NC Central’s Levelle Moton irked by silence of white coaches

North Carolina Central men’s basketball coach LeVelle Moton is speaking out on the perceived silence of white Power Five basketball and football coaches in the aftermath of the death of George Floyd.

Floyd, who is African American, died while in police custody in Minneapolis on Monday, leading to third-degree murder and second-degree manslaughter charges against officer Derek Chauvin, who is white.



Speaking on ESPN Radio, Moton said white Power Five coaches in both sports appear to care about African Americans only when they are on their teams.

Chris Holtmann
Ohio State coach Chris Holtmann supported Buckeyes player Seth Towns’ protest in Columbus. (Mary Langenfeld-USA TODAY Sports)

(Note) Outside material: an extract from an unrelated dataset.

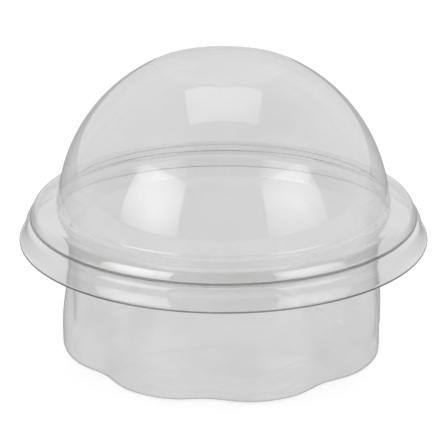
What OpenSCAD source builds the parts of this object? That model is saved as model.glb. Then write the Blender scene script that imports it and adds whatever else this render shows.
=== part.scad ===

“The reality is a lot of these coaches have been able to create generational wealth,” Moton, 45, said Sunday. “Their grandkids’ kids are gonna be able to live a prosperous life because athletes who were the complexion of George Floyd were able to run a football, throw a football, shoot a basketball or whatever have you so they have been able to benefit from athletes that look like George Floyd and many more. But whenever people (who are) the complexion of George Floyd are killed, assassinated, murdered in the street in broad daylight, they’re silent.”

While Ohio State coach Chris Holtmann tweeted his support of Seth Towns after the grad transfer was detained by police at a protest in Columbus, Moton expressed dismay with the collective coaching fraternity.

On Thursday, Moton shared an interaction on Twitter detailing that he and former Tar Heels player Raymond Felton had with police officers in North Carolina in 2005. Moton said he was held at gunpoint during that encounter, with his mother overhearing the situation on speakerphone.



Now, Moton wants members of the coaching fraternity to speak up as opposed to being silent.

“I have a problem with (their silence) because it seems as if black lives matter to them whenever they can benefit from it or whenever they’re getting them first downs, catching an alley-oop or shooting a (3-pointer) or whatever,” Moton said. “When it’s time for humanity to speak up on behalf of the student athlete, it’s silent, it’s crickets. And my problem is if the murdering of black Americans is too risky of an issue for you to stand up as a leader, then who are they really playing for?”